Иерархи занимали положенные места. Представительный дворянин митрополит Харьковский Антоний (Храповицкий). Митрополит Новгородский Арсений (Стадницкий), вполне достойный занять патриаршее место: богослов, труженик, мозговой центр всего Собора. Митрополит Киевский Владимир (Богоявленский), впоследствии принявший мученическую кончину, – человек святой жизни и божественной чистоты. Но кто из них станет Патриархом? Глаз невольно присматривался к каждому владыке: какие разные! И каждый вполне достоин занять место Патриарха.
Митрополит Московский, кажется, был заметен издалека. Он держался по-хозяйски радушно – Собор проходил в его епархии. Блаженный Тихон принимал гостей. Было нечто, отличавшее его от прочих. Движения его были степенны, но когда волновался – порывисты. Крупное лицо хранило след улыбки. «А чем жив, брате?» – словно спрашивало это лицо. Однако порой глаза митрополита метали грозные молнии. Еще не успели задать вопрос или изложить просьбу, а он уже проник в суть. Говорил митрополит мало, порой резко и никогда не суетился.

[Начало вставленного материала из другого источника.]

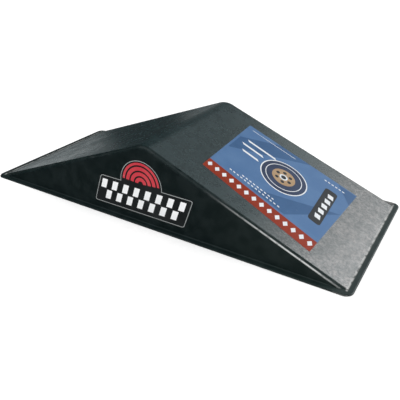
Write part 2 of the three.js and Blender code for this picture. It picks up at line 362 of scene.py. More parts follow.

За плечами будущего Патриарха к 1917 году был огромный опыт служения Церкви на посту архиерея. Несколько лет владыка провел в Соединенных Штатах Америки, создавая и укрепляя там Православную Церковь.
События октября 1917 года ускорили работу Собора. Решено было приступить сразу к выборам Патриарха. Тем не менее ушло еще некоторое время на подготовку. Наконец 30 октября 1917 года, через пять дней после переворота, избраны были три кандидата на патриарший престол: митрополит Харьковский и Ахтырский Антоний, митрополит Новгородский и Старорусский Арсений и митрополит Московский Тихон. А 5 (по новому стилю 18) ноября состоялись выборы Патриарха тайным голосованием. Три имени: Антоний, Арсений и Тихон – были написаны на специальных листках-жребиях и сложены в особую шкатулку— ковчежец. Ковчежец был запечатан и поставлен за икону Пресвятой Богородицы Владимирской в Храме Христа Спасителя. По окончании литургии митрополит Киевский Владимир совершил особый молебен. В храме, несмотря на промозглый день, было душно: плавились свечи. Народ плотно стоял даже на улице.